Tu parles beaucoup de politique à travers tes films, et tu contribues à la visibilité d’un nouveau cinéma italien d’auteur. Quelle est ta vision sur ce renouveau du jeune cinéma italien ?
Je me suis toujours questionnée dans mes films sur l’identité italienne. Pas dans le sens d’une identité fermée, mais pour ouvrir au contraire cette question identitaire. Cette question est aux mains d’une politique qui veut fermer l’identité, la cristalliser. Moi, dans tous mes films, je cherche à ouvrir cette identité, et montrer comment un personnage qui s’appelle Italia représente très bien mon pays, mais n’est pas italien, il est joué par une Brésilienne (l’actrice Carol Duarte).
Je suis très contente qu’il y ait une renaissance du cinéma italien, et j’explique cette notion d’identité parce que je ne conçois pas le cinéma italien comme un adjectif nationaliste, mais au contraire comme une ouverture à une définition différente de l’identité.
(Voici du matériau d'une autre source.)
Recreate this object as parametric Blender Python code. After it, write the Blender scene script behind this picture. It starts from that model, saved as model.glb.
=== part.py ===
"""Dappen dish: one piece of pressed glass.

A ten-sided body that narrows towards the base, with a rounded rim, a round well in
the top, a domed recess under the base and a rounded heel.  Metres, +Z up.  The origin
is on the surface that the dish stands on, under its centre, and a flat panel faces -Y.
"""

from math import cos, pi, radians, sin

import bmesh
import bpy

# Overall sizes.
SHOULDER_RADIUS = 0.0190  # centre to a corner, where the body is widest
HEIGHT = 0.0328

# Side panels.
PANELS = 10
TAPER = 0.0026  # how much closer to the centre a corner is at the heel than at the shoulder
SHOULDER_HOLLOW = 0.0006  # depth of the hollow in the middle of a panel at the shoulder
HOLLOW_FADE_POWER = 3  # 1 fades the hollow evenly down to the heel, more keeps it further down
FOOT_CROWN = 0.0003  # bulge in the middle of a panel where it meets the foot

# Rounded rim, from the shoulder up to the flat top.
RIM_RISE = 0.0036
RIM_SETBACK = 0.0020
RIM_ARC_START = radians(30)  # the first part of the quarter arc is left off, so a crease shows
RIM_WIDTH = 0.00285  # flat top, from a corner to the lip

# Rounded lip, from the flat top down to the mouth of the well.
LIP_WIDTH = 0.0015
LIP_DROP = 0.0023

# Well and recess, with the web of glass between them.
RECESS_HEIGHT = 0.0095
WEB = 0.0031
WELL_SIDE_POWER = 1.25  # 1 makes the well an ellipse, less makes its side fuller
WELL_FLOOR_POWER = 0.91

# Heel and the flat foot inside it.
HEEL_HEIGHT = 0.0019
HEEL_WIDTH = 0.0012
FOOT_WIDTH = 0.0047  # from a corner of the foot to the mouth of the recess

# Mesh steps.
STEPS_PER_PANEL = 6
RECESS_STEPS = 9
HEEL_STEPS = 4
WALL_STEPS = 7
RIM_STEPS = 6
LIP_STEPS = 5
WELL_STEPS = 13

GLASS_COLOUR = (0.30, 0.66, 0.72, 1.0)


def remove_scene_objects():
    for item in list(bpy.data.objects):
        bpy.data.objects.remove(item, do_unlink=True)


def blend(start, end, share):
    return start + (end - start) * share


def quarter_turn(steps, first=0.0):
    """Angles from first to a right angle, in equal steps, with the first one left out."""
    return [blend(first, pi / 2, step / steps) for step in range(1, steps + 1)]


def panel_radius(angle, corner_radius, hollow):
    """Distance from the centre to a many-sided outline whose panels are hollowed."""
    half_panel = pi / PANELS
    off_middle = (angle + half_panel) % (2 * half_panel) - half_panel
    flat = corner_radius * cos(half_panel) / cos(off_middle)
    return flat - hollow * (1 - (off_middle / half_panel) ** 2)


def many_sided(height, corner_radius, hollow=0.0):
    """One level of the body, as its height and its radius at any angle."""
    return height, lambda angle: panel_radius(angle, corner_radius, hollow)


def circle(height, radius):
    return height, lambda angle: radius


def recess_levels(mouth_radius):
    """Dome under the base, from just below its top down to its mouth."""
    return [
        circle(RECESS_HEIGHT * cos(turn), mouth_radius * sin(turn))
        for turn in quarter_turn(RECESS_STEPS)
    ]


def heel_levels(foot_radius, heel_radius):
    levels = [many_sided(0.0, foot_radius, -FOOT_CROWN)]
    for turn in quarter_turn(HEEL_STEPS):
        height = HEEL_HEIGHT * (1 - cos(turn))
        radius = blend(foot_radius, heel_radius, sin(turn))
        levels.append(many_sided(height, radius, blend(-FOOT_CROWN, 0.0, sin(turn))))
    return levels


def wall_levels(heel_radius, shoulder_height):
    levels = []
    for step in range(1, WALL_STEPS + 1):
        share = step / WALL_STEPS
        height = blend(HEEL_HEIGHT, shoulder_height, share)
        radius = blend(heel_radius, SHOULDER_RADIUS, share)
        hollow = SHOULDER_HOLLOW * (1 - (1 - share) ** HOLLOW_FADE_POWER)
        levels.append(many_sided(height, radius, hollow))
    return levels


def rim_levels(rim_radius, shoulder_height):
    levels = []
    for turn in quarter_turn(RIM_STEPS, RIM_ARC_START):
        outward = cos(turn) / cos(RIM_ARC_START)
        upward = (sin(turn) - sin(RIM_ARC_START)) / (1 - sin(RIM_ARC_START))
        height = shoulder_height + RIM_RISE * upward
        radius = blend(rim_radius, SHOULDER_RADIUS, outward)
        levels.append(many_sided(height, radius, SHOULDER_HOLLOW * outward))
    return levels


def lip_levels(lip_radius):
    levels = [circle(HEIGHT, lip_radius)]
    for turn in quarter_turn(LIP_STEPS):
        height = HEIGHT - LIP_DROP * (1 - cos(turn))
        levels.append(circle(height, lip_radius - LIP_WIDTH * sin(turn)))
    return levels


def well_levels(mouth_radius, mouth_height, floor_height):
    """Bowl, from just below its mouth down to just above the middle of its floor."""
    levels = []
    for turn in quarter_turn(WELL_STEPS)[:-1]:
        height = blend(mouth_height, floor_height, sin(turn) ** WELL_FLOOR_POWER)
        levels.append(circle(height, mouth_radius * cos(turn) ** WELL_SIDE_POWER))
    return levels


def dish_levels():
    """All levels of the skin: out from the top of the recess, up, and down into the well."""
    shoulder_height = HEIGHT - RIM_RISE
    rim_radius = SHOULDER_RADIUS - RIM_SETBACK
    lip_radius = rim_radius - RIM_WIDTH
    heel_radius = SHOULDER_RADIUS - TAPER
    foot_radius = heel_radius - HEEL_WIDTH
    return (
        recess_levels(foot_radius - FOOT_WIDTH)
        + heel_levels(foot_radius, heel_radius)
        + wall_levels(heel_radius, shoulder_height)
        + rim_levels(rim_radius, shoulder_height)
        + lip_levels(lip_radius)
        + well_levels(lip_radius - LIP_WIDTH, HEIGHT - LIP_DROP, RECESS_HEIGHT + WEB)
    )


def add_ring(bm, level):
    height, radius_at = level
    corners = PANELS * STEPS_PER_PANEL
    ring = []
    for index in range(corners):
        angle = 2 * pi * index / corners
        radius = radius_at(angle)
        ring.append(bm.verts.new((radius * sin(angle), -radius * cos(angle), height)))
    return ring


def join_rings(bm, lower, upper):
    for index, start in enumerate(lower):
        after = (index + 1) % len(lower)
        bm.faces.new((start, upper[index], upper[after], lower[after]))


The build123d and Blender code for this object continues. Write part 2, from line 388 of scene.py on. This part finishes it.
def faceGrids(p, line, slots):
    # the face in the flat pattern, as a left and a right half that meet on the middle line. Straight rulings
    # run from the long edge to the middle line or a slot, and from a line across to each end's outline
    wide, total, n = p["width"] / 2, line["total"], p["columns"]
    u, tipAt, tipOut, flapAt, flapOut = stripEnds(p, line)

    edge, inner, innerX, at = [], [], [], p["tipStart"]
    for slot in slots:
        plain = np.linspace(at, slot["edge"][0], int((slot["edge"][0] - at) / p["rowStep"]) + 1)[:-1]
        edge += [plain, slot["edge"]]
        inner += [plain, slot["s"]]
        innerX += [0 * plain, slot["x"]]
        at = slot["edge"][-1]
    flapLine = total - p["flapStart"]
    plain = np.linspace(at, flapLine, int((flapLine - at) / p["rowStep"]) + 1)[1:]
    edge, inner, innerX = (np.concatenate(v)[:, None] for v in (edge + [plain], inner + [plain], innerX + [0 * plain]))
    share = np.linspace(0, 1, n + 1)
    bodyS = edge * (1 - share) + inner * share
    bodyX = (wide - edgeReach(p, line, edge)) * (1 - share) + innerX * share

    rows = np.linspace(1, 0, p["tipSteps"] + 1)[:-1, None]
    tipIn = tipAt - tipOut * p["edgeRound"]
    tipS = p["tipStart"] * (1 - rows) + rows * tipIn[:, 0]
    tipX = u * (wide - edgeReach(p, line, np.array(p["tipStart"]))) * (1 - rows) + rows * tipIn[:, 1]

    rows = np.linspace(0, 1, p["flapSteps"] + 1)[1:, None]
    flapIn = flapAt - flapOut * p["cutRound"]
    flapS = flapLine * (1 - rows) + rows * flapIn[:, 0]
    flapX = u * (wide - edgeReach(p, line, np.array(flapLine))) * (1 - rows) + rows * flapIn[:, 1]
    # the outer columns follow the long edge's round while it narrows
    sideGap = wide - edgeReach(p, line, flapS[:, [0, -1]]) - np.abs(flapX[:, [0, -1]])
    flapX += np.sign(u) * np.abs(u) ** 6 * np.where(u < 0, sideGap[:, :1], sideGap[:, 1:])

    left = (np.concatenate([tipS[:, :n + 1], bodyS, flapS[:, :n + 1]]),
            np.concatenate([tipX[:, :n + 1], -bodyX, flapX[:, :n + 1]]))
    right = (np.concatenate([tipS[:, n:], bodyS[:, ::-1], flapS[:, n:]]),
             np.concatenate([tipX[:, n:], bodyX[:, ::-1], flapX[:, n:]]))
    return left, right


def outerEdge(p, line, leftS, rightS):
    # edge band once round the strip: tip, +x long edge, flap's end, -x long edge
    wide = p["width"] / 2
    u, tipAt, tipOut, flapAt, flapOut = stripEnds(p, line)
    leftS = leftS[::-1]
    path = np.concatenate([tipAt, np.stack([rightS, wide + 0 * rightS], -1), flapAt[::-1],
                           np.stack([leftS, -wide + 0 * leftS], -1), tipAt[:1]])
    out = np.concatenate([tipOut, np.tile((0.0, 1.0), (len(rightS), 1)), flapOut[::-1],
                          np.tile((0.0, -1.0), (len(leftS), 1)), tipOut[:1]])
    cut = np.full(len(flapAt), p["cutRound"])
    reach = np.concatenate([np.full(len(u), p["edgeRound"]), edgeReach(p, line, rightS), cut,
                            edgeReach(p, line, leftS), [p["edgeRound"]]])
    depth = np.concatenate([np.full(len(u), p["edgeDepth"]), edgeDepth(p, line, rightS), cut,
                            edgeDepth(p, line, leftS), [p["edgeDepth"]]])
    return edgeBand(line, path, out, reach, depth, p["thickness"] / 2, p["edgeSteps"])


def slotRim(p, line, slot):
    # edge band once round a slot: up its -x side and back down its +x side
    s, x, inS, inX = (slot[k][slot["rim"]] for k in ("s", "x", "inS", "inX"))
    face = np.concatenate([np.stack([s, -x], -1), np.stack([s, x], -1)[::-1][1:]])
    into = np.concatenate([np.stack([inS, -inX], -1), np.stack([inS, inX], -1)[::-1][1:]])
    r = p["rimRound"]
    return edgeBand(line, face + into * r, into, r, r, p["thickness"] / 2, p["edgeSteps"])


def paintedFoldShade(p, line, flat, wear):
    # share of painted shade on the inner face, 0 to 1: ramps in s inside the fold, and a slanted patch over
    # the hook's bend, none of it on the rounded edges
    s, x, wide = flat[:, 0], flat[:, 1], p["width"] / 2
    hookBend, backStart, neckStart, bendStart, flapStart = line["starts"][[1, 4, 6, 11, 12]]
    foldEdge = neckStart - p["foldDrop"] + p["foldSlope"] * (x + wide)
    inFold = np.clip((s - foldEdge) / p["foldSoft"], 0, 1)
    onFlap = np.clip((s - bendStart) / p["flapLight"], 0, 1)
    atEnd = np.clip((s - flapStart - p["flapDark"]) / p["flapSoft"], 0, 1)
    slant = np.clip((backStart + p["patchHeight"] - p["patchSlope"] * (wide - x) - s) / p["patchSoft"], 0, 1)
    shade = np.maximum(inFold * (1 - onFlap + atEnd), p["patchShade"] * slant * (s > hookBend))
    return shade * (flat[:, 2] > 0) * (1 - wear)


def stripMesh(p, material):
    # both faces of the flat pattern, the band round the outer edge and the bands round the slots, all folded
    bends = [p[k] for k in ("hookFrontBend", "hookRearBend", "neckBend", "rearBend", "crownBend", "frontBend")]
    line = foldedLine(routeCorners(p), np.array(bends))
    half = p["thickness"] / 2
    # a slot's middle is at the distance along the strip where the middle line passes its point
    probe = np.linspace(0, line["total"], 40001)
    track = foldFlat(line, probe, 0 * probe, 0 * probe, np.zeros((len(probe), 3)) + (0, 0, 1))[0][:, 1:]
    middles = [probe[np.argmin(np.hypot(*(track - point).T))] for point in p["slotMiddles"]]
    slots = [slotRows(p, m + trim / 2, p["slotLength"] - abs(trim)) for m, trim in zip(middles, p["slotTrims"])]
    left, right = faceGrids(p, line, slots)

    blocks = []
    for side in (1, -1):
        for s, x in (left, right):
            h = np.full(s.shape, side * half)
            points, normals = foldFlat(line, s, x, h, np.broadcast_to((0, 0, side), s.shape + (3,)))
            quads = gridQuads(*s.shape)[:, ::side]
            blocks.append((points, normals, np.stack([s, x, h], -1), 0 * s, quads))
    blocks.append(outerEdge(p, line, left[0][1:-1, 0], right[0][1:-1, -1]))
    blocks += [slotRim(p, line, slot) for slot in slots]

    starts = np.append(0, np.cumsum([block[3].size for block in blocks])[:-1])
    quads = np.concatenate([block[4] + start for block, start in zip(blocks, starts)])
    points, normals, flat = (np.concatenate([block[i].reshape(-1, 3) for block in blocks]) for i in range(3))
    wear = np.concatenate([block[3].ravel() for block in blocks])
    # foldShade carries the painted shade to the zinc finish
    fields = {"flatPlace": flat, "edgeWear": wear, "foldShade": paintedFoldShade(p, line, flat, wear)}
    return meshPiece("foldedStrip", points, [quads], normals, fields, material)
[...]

Il y a une grande absence du public en Italie, mais mon public a beaucoup changé depuis mes derniers films. Jusqu’à Lazzaro, j’étais toujours plus jeune que le public qui voyait mes films : le cinéma d’auteur, de poésie, en Italie, était vu par une vieille génération qui se sentait à l’écart dans un pays qui n’a plus d’intérêt en la poésie. C’est la génération de mes parents, et j’ai le souvenir d’avoir voyagé avec mes films en Italie, et d’avoir rencontré un public d’une génération avant la mienne. Avec La Chimère, la grande surprise, c’est que le film est entre les mains d’un public très jeune, entre 18 et 25 ans, et qui a vraiment le désir d’un cinéma libre ; cette génération a été nourrie depuis sa naissance avec des images très sages, celles d’un cinéma plus commercial, et a maintenant soif d’un cinéma indépendant qui lui ouvre les yeux au lieu de les fermer. C’est la première fois qu’une génération de cinéastes nourrit un public, même si le chemin est encore très long. On dit toujours que certains films n’ont pas de public, et moi je peux dire qu’il y a un public qui n’a pas de film pour lui. C’est important de créer des films pour ce nouveau public, qui a besoin de voir ses racines.